Of course, you can have quizzes and other more formal approaches, but this can create anxiety in a lot of learners, be they 12 or 62. If you think it through, there are many ways to find out what was retained and what had meaning for those you are teaching.

Some of my best memories are going to lunch after I speak and reading those reflections or comment cards from the class or speaking engagement. Conversely, how many times have we poured out our heart and left having no idea what kind of impact you had or if they really understood what you were trying to convey? It doesn't have to be that way and, with a little effort, you too can make assessment a priority.

The Body of Christ

We have church, but in far too many places, we have stopped "being" the church. We are called in 2 Corinthians to be His ambassadors; and then it goes on to say that it is as if He were making His appeal to others through us.

Later in that same book, he says we are jars of clay that possess this light and that we are reconcilers. All action and going kinds of charges are given to us. We have a mandate to equip the saints, and we have a great commission that says to make disciples.

I have come to believe that the greatest disciple-making we accomplish will take place outside the walls of our churches—experientially, serving, going and doing—then coming back and debriefing, sharing, asking our questions. Then, we go back out with a higher level or readiness and preparation and enthusiasm.

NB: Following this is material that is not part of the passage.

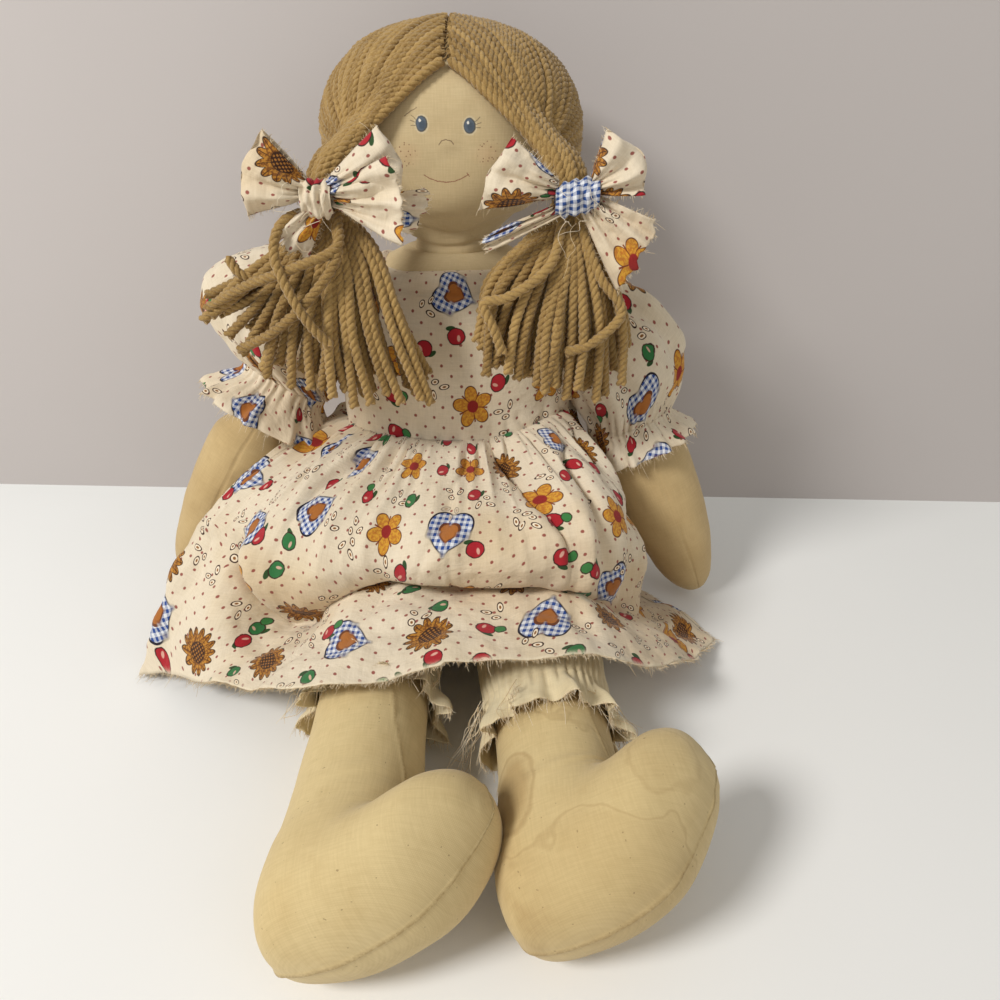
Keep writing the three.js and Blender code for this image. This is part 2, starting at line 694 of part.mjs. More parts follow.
// Bows: a torn strip whose loops and tails fan out from a small core, with a band knotted round it.
// Each wing has its direction in degrees from +X up, its share of the wing's length and half height,
// and how far its tip leans forward as a share of its length.
const bowWings = {
  right: [
    [165, 0.86, 0.92, 0.1],
    [19, 0.76, 1, 0.12],
    [234, 0.74, 0.3, 0.34],
    [-33, 0.96, 0.34, 0.3],
  ],
  left: [
    [168, 0.95, 0.8, 0.12],
    [31, 0.78, 0.74, 0.1],
    [209, 1.1, 0.3, 0.3],
    [-51, 1, 0.78, 0.42],
  ],
};
const wingShares = [
  [0, 0.14, 1],
  [0.2, 0.3, 0.9],
  [0.6, 0.82, 1],
  [1, 1, 0.55],
];
const pleatsRoundWing = 9;
[right, left].forEach(({ name, side }) => {
  const bow = new THREE.Group();
  const knotY = -tieForward - tieRadius - gap - knotRadius;
  bow.position.set(side * tieSpan / 2, knotY, tieHeight);
  head.add(bow);
  const coreRadius = knotRadius - cloth * 2 - gap;
  const core = new THREE.CylinderGeometry(coreRadius, coreRadius, knotHalfWidth * 2 + wingPuff * 2, 12);
  core.rotateZ(Math.PI / 2);
  let strip = toManifold(core);
  bowWings[name].forEach(([turn, lengthShare, heightShare, lean]) => {
    const c = Math.cos(turn * degrees);
    const s = Math.sin(turn * degrees);
    const base = new THREE.Vector3(Math.sign(c) * (knotHalfWidth + wingPuff / 2), 0, 0);
    const length = wingLength * lengthShare;
    const tip = new THREE.Vector3(c * length, -length * lean, s * length);
    const along = tip.clone().sub(base).normalize();
    const across = new THREE.Vector3().crossVectors(along, yAxis).normalize();
    const thick = new THREE.Vector3().crossVectors(across, along).normalize();
    const rings = wingShares.map(([out, tall, puff]) => {
      const centre = base.clone().lerp(tip, out);
      const ripple = (angle) => wingFoldDepth * Math.cos(angle * pleatsRoundWing) * out;
      const a = Math.max(wingHalfHeight * heightShare * tall, wingPuff * 0.7);
      return ring(centre, across, thick, a, wingPuff * puff, pleatsRoundWing * 2, 2, ripple);
    });
    strip = strip.add(toManifold(loft(rings)));
  });
  const band = [0, 1].map((k) => {
    return [-1, -0.5, 0.5, 1].map((t) => {
      const radius = knotRadius - (k === 0 ? knotRounding * t ** 2 : knotWall);
      return ring(new THREE.Vector3(knotHalfWidth * t, 0, 0), yAxis, zAxis, radius, radius, 18);
    });
  });
  const clear = new THREE.CylinderGeometry(
    knotRadius + gap, knotRadius + gap, (knotHalfWidth + gap) * 2, 18,
  );
  clear.rotateZ(Math.PI / 2);
  const bore = new THREE.CylinderGeometry(coreRadius, coreRadius, knotHalfWidth * 4, 12);
  bore.rotateZ(Math.PI / 2);
  const room = toManifold(clear).subtract(toManifold(bore));
  addMesh(bow, `bow_${name}`, fromManifold(strip.subtract(room)), print);
  addMesh(bow, `bow_knot_${name}`, tube(band[0], band[1]), print);
});

// Arms: shares of the arm's length, half width and half depth, from the flat sewn root to the
// pointed mitten. Each arm hangs from its shoulder, splayed out and tilted forward.
const armShares = [
  [0.01, 0.24, 0.62],
  [0.05, 0.5, 0.78],
  [0.13, 0.82, 0.94],
  [0.27, 1, 1],
  [0.46, 1, 1],
  [0.62, 0.92, 0.94],
  [0.76, 0.84, 0.88],
  [0.87, 0.72, 0.76],
  [0.945, 0.5, 0.54],
  [0.985, 0.24, 0.28],
];
// Sleeves: shares of the way down, half width, half depth, and of the turn from the armhole's
// plane to the arm's own direction
const sleeveShares = [
  [0, 0.7, 0.7, 0],
  [0.12, 0.86, 0.86, 0.15],
  [0.3, 0.98, 0.98, 0.45],
  [0.5, 1, 1, 0.75],
  [0.7, 0.96, 0.97, 0.95],
  [0.87, 0.8, 0.84, 1],
];
const ruffleLobes = 11;
const armPower = 2.1;
const sleeveSegments = ruffleLobes * 2;
const torsoClear = torsoLoft(gap);
const bodiceClear = torsoLoft(bodiceOuter + gap);

// Cuts a mesh's geometry with a solid that is given in the doll's own frame
function cutInPlace(geometry, matrix, cutter, keep = false) {
  const placed = toManifold(geometry.clone().applyMatrix4(matrix));
  const cut = keep ? placed.intersect(cutter) : placed.subtract(cutter);
  return fromManifold(cut).applyMatrix4(matrix.clone().invert());
}

[
  { ...right, splay: armRightSplay },
  { ...left, splay: armLeftSplay },
].forEach(({ name, side, splay }) => {
  const tilt = armForwardTilt * degrees;
  const out = splay * degrees;
  const along = new THREE.Vector3(
    side * Math.sin(out) * Math.cos(tilt),
    -Math.sin(tilt),
    -Math.cos(out) * Math.cos(tilt),
  );
  const shoulder = new THREE.Group();
  shoulder.position.set(side * shoulderSpan / 2, shoulderY, shoulderHeight);
  doll.add(shoulder);
  shoulder.updateMatrixWorld();

  const widthAxis = new THREE.Vector3().crossVectors(yAxis, along).normalize();
  const depthAxis = new THREE.Vector3().crossVectors(along, widthAxis).normalize();
  const armRings = armShares.map(([down, wideShare, deepShare]) => ring(
    along.clone().multiplyScalar(armLength * down), widthAxis, depthAxis,
    armHalfWidth * wideShare, armHalfWidth * deepShare, 22, armPower,
  ));
  const arm = loft(armRings, middle(armRings[0]), along.clone().multiplyScalar(armLength));
  addMesh(shoulder, `arm_${name}`, cutInPlace(arm, shoulder.matrixWorld, torsoClear), muslin);

  const gather = along.clone().multiplyScalar(sleeveLength);
  const top = new THREE.Vector3(-side * sleevePuff * 0.2, 0, -sleevePuff * 0.44);
  const sideAxis = new THREE.Vector3(side, 0, 0);
  const gatherRadius = armHalfWidth + gap + elasticThickness + gap + cloth;
  const shell = (inset) => {
    const rings = sleeveShares.map(([down, wideShare, deepShare, turn]) => {
      const facing = sideAxis.clone().lerp(along, turn).normalize();
      const axisA = new THREE.Vector3().crossVectors(yAxis, facing).normalize();
      const axisB = new THREE.Vector3().crossVectors(facing, axisA).normalize();
      const soft = (angle) => sleeveRipple * Math.cos(angle * ruffleLobes) * down;
      const centre = top.clone().lerp(gather, down);
      centre.addScaledVector(sideAxis, sleeveBulge * Math.sin(down * Math.PI));
      return ring(centre, axisA, axisB, sleevePuff * wideShare - inset,
        sleeveHalfDepth * deepShare - inset, sleeveSegments, 2, soft);
    });
    const edge = (down, radius, lobe) => ring(
      along.clone().multiplyScalar(sleeveLength + ruffleLength * down), widthAxis, depthAxis,
      radius - inset, radius - inset, sleeveSegments, armPower,
      (angle) => lobe * Math.cos(angle * ruffleLobes),
    );
    rings.push(edge(0, gatherRadius, 0));
    rings.push(edge(elasticHeight / ruffleLength, gatherRadius, 0));
    rings.push(edge(1, gatherRadius + ruffleFlare, ruffleRipple));
    return rings;
  };
  const sleeve = cutInPlace(tube(shell(0), shell(cloth)), shoulder.matrixWorld, bodiceClear);
  addMesh(shoulder, `sleeve_${name}`, sleeve, print);

  const bandRing = (down, radius) => ring(
    along.clone().multiplyScalar(sleeveLength + down), widthAxis, depthAxis, radius, radius,
    sleeveSegments, armPower,
  );
  const bandInner = armHalfWidth + gap;
  const bandOuter = bandInner + elasticThickness;
  addMesh(shoulder, `sleeve_elastic_${name}`, tube(
    [bandRing(gap, bandOuter), bandRing(elasticHeight, bandOuter)],
    [bandRing(gap, bandInner), bandRing(elasticHeight, bandInner)],
  ), elastic);
});

// Legs: a two-panel boot in profile. Each row has the front and the back point of one section, as
// distances forward and down the leg from the hip, and its half thickness.
const toeReach = footReach - legHalfWidth;
const crease = legLength - ankleRise;
const swell = footHalfThickness - legHalfWidth;
const half = legHalfWidth;
const legSections = [
  [half * 0.5, -half * 0.84, -half * 0.5, -half * 0.84, half * 0.52],
  [half * 0.86, -half * 0.46, -half * 0.86, -half * 0.46, half * 0.88],
  [half, half * 0.3, -half, half * 0.3, half],
  [half, crease * 0.5, -half, crease * 0.5, half],
  [half * 1.02, crease * 0.84, -half * 1.04, crease * 0.86, half + swell * 0.2],
  [half * 1.02, crease * 0.97, -half * 1.1, crease * 1.02, half + swell * 0.5],
  [half * 1.04, crease, -heelBack, crease + ankleRise * 0.36, half + swell * 0.8],
];
// The foot: shares of the toe's reach and of the ankle's rise for the front and the back point,
// counted from the leg's front and the crease; then shares of the swell for the half thickness
const footShares = [
  [0.04, 0.02, -heelBack, 0.7, 1],
  [0.12, 0.02, -heelBack * 0.76, 0.94, 1],
  [0.26, 0, -heelBack * 0.14, 1, 1],
  [0.44, -0.05, half * 0.6, 0.97, 1],
  [0.62, -0.08, half + toeReach * 0.18, 0.87, 0.8],
];
footShares.forEach(([out, up, backOut, down, puff]) => legSections.push([
  half + toeReach * out, crease + ankleRise * up, backOut, crease + ankleRise * down, half + swell * puff,
]));
legSections.push(
  [half + toeReach * 0.8, crease - ankleRise * 0.06, half + toeReach * 0.52, legLength - ankleRise * 0.3,
    half * 0.98],
  [half + toeReach * 0.92, crease + ankleRise * 0.02, half + toeReach * 0.8, legLength - ankleRise * 0.5,
    half * 0.7],
  [half + toeReach * 0.98, crease + ankleRise * 0.15, half + toeReach * 0.95, legLength - ankleRise * 0.66,
    half * 0.32],
);
const legSegments = 26;
const legPower = 2.15;
const kneeShare = 1.05;
const aboveFloor = boxBetween([-wide * 2, -wide * 4, 0], [wide * 2, wide * 2, high]);

[
  { ...right, yaw: legRightYaw, bloomerLength: bloomerRightLength },
  { ...left, yaw: legLeftYaw, bloomerLength: bloomerLeftLength },
].forEach(({ name, side, yaw, bloomerLength }) => {
  const hip = new THREE.Group();
  hip.position.set(side * hipSpan / 2, hipY, hipHeight);
  hip.rotation.set(0, footRoll * degrees, yaw * degrees, 'ZYX');
  doll.add(hip);
  hip.updateMatrixWorld();
  const legRings = legSections.map(([frontOut, frontDown, backOut, backDown, thick]) => {
    const front = new THREE.Vector3(0, -frontDown, frontOut);
    const back = new THREE.Vector3(0, -backDown, backOut);
    const centre = front.clone().lerp(back, 0.5);
    const span = front.clone().sub(back);
    return ring(centre, span.clone().normalize(), xAxis, span.length() / 2, thick, legSegments, legPower);
  });
  const toeTip = new THREE.Vector3(0, -legLength + ankleRise * 0.76, footReach);
  const leg = loft(legRings, new THREE.Vector3(0, legHalfWidth, 0), toeTip);
  addMesh(hip, `leg_${name}`, cutInPlace(leg, hip.matrixWorld, aboveFloor, true), legMuslin);

  const bandInner = legHalfWidth * kneeShare + gap;
  const bandOuter = bandInner + elasticThickness;
  const gatherRadius = bandOuter + gap + cloth;
  const gatherDown = bloomerLength - frillLength;
  const rows = [
    [-bloomerRadius * 0.5, bloomerRadius * 0.86, 0],
    [-bloomerRadius * 0.2, bloomerRadius * 0.975, 0],
    [bloomerRadius * 0.16, bloomerRadius, 0],
    [gatherDown * 0.75, bloomerRadius, 0],
    [gatherDown, gatherRadius, 0],
    [gatherDown + elasticHeight + gap, gatherRadius, 0],
    [bloomerLength, gatherRadius + frillRipple, frillRipple],
  ];
  const shell = (inset) => rows.map(([down, radius, lobe]) => ring(
    new THREE.Vector3(0, -down, 0), xAxis, zAxis, radius - inset, radius - inset, sleeveSegments, legPower,
    (angle) => lobe * Math.cos(angle * ruffleLobes),
  ));
  const bloomer = cutInPlace(tube(shell(0), shell(cloth)), hip.matrixWorld, aboveFloor, true);
  addMesh(hip, `bloomer_leg_${name}`, bloomer, bloomerCloth);

  const bandRing = (down, radius) => ring(
    new THREE.Vector3(0, -gatherDown - down, 0), xAxis, zAxis, radius, radius, sleeveSegments, legPower,
  );
  addMesh(hip, `bloomer_elastic_${name}`, tube(
    [bandRing(gap, bandOuter), bandRing(elasticHeight, bandOuter)],
    [bandRing(gap, bandInner), bandRing(elasticHeight, bandInner)],
  ), elastic);
});

export default doll;
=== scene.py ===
# The looks of a seated rag doll: stuffed muslin limbs, a gathered print dress, torn-strip bows and
# pigtails of plied yarn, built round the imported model. Shapes are worked out in millimetres.
import math
import random

import bpy
import numpy as np
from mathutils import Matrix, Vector


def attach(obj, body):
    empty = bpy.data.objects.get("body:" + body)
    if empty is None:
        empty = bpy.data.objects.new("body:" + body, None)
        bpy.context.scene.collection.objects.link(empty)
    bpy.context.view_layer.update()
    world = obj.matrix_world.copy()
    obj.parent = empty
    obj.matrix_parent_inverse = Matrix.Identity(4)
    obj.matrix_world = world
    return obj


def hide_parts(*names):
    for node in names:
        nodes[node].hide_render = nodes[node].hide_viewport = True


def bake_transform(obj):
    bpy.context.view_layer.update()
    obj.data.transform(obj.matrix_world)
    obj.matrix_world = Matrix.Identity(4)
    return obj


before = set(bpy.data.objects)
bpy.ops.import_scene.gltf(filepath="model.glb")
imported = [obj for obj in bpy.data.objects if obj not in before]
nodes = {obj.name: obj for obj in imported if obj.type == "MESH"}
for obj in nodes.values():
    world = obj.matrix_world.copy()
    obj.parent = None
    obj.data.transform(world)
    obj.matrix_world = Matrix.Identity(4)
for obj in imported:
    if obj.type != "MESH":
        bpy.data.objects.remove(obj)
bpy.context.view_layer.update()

MM = 0.001
TURN = math.pi * 2
X_AXIS, Y_AXIS, Z_AXIS = np.eye(3)
# The doll's own sides, how thick its cloth is, and how square a limb's section
SIDES = {"right": -1, "left": 1}
CLOTH, LIMB_POWER = 0.45, 2.1


# Camera, as the photograph was taken: from in front, a little above the head, looking down
CAMERA_PLACE, CAMERA_DIP, SENSOR, LENS = (0.023, -0.364, 0.276), 32, 36, 26.46


def make_camera():
    data = bpy.data.cameras.new("camera")
    data.sensor_width = SENSOR
    data.lens = LENS
    camera = bpy.data.objects.new("camera", data)
    camera.location = CAMERA_PLACE
    camera.rotation_euler = (math.radians(90 - CAMERA_DIP), 0, 0)
    bpy.context.scene.collection.objects.link(camera)
    bpy.context.scene.camera = camera


make_camera()


# Number helpers
def full_turn(count):
    """Angles evenly spaced round a circle."""
    return np.arange(count) / count * TURN


def from_ahead(angles):
    """The same angles counted from straight ahead, negative to the doll's right."""
    return np.where(angles > math.pi, angles - TURN, angles)


def on_circle(angles, size, level=0.0):
    """Places on a circle, where noise has no seam."""
    return np.stack([np.cos(angles), np.sin(angles), angles * 0 + level], 1) * size


def drawn(chance, *spans):
    """A point with each coordinate drawn at random from its span."""
    return np.array([chance.uniform(*span) for span in spans])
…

Begin with the end in mind. Answer those four basic questions and then sequence what will need to be taught and in what order over a two-year period. Challenge your people to make a commitment to go deeper and get all the way in. Take steps to make assessment a priority. Do not simply seek to be understood, but seek to understand as well.

"Tell me and I will forget

Show me and I will remember

Involve me and I will understand."

Simple and profound truth as you begin to re-think discipleship where you minister and lead.

Dr. Rich Rogers is the pastor of Jentezen Franklin's Connection and Discipleship Free Chapel OC in Gainesville, Georgia.